## DATA FOR THE TASK
Begin
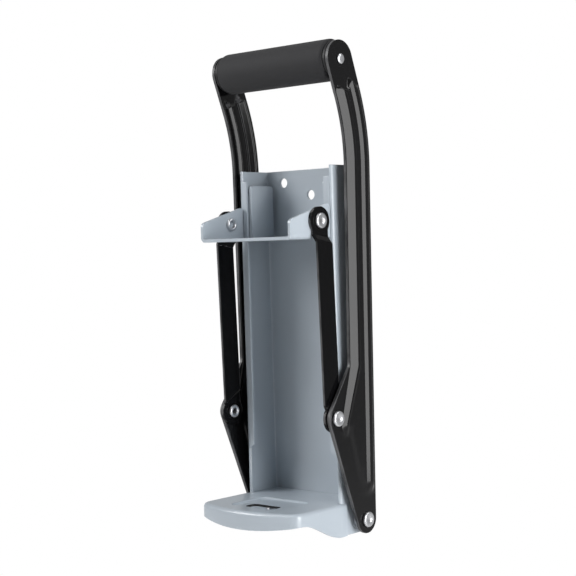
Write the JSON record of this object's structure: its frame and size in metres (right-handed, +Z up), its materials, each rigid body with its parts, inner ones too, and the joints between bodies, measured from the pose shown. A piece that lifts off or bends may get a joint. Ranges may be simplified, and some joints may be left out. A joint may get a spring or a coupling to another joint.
{
  "type": "lever can crusher",
  "caption": "Wall-mounted lever can crusher: a long handle swings down and links pull a folded ram down a channel onto a base with a bottle opener slot.",
  "frame": {"origin": "on the wall face, in the middle across, at the height of the face that the can stands on", "axes": "+X across to the right of a person facing the crusher, +Y into the wall, +Z up"},
  "size_m": [0.1056, 0.0805, 0.3158],
  "materials": {
    "grey": "gloss powder coat",
    "black": "gloss black coat",
    "zinc": "bright zinc plate",
    "foam": "matte foam",
    "core": "moulded"
  },
  "bodies": {
    "frame": {"back_channel": "grey", "base_tray": "grey", "base_rivets": "zinc", "pivot_rivet_left": "zinc", "pivot_rivet_right": "zinc", "pivot_spacer_left": "zinc", "pivot_spacer_right": "zinc"},
    "ram": {"ram": "grey", "ram_rivet_tails": "zinc"},
    "lever": {"lever_arm_left": "black", "lever_arm_right": "black", "elbow_rivet_left": "zinc", "elbow_rivet_right": "zinc", "grip_sleeve": "foam", "grip_core": "core", "cross_rod": "zinc", "grip_washer_left": "core", "grip_washer_right": "core"},
    "link_left": {"link_left": "black", "ram_rivet_left": "zinc"},
    "link_right": {"link_right": "black", "ram_rivet_right": "zinc"}
  },
  "joints": [
    {"name": "lever_swing", "type": "hinge", "parent": "frame", "child": "lever", "pos_m": [0, -0.0095, -0.012], "axis": [1, 0, 0], "range_deg": [0, 140]},
    {"name": "ram_slide", "type": "slide", "parent": "frame", "child": "ram", "axis": [0, 0, -1], "range_m": [0, 0.1385]},
    {"name": "link_left_swing", "type": "hinge", "parent": "lever", "child": "link_left", "pos_m": [-0.0444, -0.0375, 0.056], "axis": [1, 0, 0], "range_deg": [-137.6, 0]},
    {"name": "link_right_swing", "type": "hinge", "parent": "lever", "child": "link_right", "pos_m": [0.0444, -0.0375, 0.056], "axis": [1, 0, 0], "range_deg": [-137.6, 0]}
  ],
  "couplings": [
    {"joint": "ram_slide", "follows": "lever_swing", "m_per_rad": 0.056634},
    {"joint": "link_left_swing", "follows": "lever_swing", "ratio": -0.98111},
    {"joint": "link_right_swing", "follows": "lever_swing", "ratio": -0.98111}
  ]
}
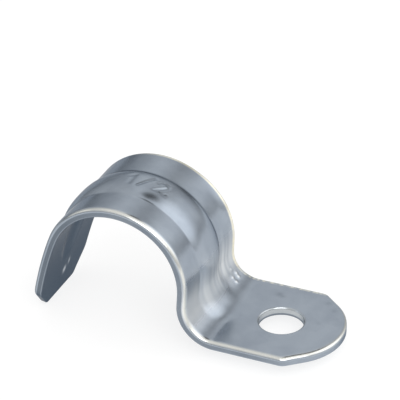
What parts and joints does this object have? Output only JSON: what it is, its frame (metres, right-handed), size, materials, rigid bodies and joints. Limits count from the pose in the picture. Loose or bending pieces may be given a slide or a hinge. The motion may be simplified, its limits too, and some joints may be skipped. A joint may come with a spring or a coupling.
{
  "type": "conduit strap",
  "caption": "One-hole steel strap that holds a round conduit against a wall: a beaded saddle with a flat screw foot on one side and a free splayed leg on the other.",
  "frame": {"origin": "centre of the screw hole on the foot's underside, in the wall's plane", "axes": "+Z away from the wall along the screw, +Y along the conduit, +X from the conduit towards the foot's round end"},
  "size_m": [0.0448, 0.0174, 0.0213],
  "materials": {
    "zinc_plated_steel": "bright zinc plating, satin"
  },
  "bodies": {
    "root": {"conduit_strap": "zinc_plated_steel"}
  },
  "joints": []
}
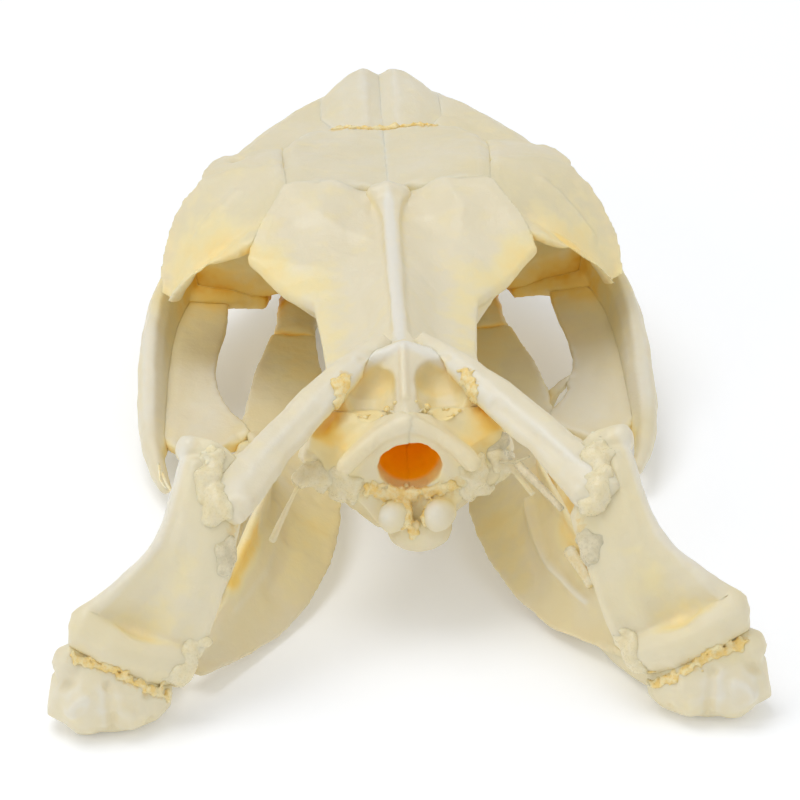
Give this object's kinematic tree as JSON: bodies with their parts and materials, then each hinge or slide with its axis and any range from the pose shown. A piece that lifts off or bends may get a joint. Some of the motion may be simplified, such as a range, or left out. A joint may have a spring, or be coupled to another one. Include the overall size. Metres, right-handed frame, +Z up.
{
  "type": "python skull",
  "caption": "Life-size skull of an adult python with its lower jaws in place, built bone by bone, resting on the feet and lower edges of its jaws.",
  "frame": {"origin": "centre of the bounding box in X and Y, on the floor the jaws lie on", "axes": "+Y forward to the snout, +X to the animal's right, +Z up"},
  "size_m": [0.0776, 0.1182, 0.031],
  "materials": {
    "ivory_bone": null,
    "pale_bone": null,
    "cream_bone": null,
    "jaw_bone": null
  },
  "bodies": {
    "root": {"supraoccipital": "pale_bone", "exoccipital_right": "cream_bone", "exoccipital_left": "cream_bone", "prootic_right": "cream_bone", "prootic_left": "cream_bone", "basioccipital": "cream_bone", "parietal": "pale_bone", "basisphenoid": "cream_bone", "supratemporal_right": "pale_bone", "supratemporal_left": "pale_bone", "frontal_right": "ivory_bone", "frontal_left": "ivory_bone", "nasal_right": "ivory_bone", "nasal_left": "ivory_bone", "maxilla_right": "ivory_bone", "maxilla_left": "ivory_bone", "prefrontal_right": "ivory_bone", "prefrontal_left": "ivory_bone", "postorbital_right": "ivory_bone", "postorbital_left": "ivory_bone", "supraorbital_right": "ivory_bone", "supraorbital_left": "ivory_bone", "ectopterygoid_right": "cream_bone", "ectopterygoid_left": "cream_bone", "pterygoid_right": "cream_bone", "pterygoid_left": "cream_bone", "palatine_right": "cream_bone", "palatine_left": "cream_bone", "vomer_right": "cream_bone", "vomer_left": "cream_bone", "septomaxilla_right": "cream_bone", "septomaxilla_left": "cream_bone", "premaxilla": "ivory_bone", "quadrate_right": "jaw_bone", "quadrate_left": "jaw_bone", "compound_bone_right": "jaw_bone", "compound_bone_left": "jaw_bone", "dentary_right": "jaw_bone", "dentary_left": "jaw_bone", "columella_right": "jaw_bone", "columella_left": "jaw_bone"}
  },
  "joints": []
}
End
## BRIEF
Copy each line from the records above that includes the string "bends".

## ANSWER TO THIS EXERCISE
Write the JSON record of this object's structure: its frame and size in metres (right-handed, +Z up), its materials, each rigid body with its parts, inner ones too, and the joints between bodies, measured from the pose shown. A piece that lifts off or bends may get a joint. Ranges may be simplified, and some joints may be left out. A joint may get a spring or a coupling to another joint.
Give this object's kinematic tree as JSON: bodies with their parts and materials, then each hinge or slide with its axis and any range from the pose shown. A piece that lifts off or bends may get a joint. Some of the motion may be simplified, such as a range, or left out. A joint may have a spring, or be coupled to another one. Include the overall size. Metres, right-handed frame, +Z up.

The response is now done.